Following therefore the holy Fathers, we unanimously teach to confess one and the same Son, our Lord Jesus Christ, the same perfect in divinity and perfect in humanity, the same truly God and truly man composed of rational soul and body, the same one in being with the Father as to the divinity and one in being with us as to the humanity, like unto us in all things but sin. The same was begotten from the Father before the ages as to the divinity and in the latter days for us and our salvation was born as to his humanity from Mary the Virgin Mother of God. We confess that one and the same Lord Jesus Christ, the only-begotten Son, must be acknowledged in two natures, without confusion or change, without division or separation. The distinction between the natures was never abolished by their union but rather the character proper to each of the two natures was preserved as they came together in one person (prosopon) and one hypostasis.
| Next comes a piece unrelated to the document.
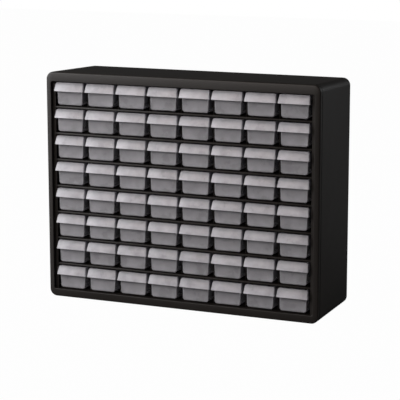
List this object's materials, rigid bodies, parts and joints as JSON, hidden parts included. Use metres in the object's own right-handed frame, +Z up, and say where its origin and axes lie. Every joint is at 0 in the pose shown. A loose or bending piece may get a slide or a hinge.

He is not split or divided into two persons, but he is one and the same Only-begotten, God the Word, the Lord Jesus Christ, as formerly the prophets and later Jesus Christ himself have taught us about him and as has been handed down to us by the Symbol of the Fathers.
As these points have been determined by us with all possible precision and care, the holy ecumenical Council has ordained that no one may propose, put into writing, devise, hold or teach to others any other faith than this."
Despite its controversy, this Council supported the main points brought forth in the Council of Ephesus twenty years earlier, the Council of Chalcedon refines and specifies the official teaching of the Church, affirming in strong terms the two natures of Christ, God and man, and making their distinction absolutely clear.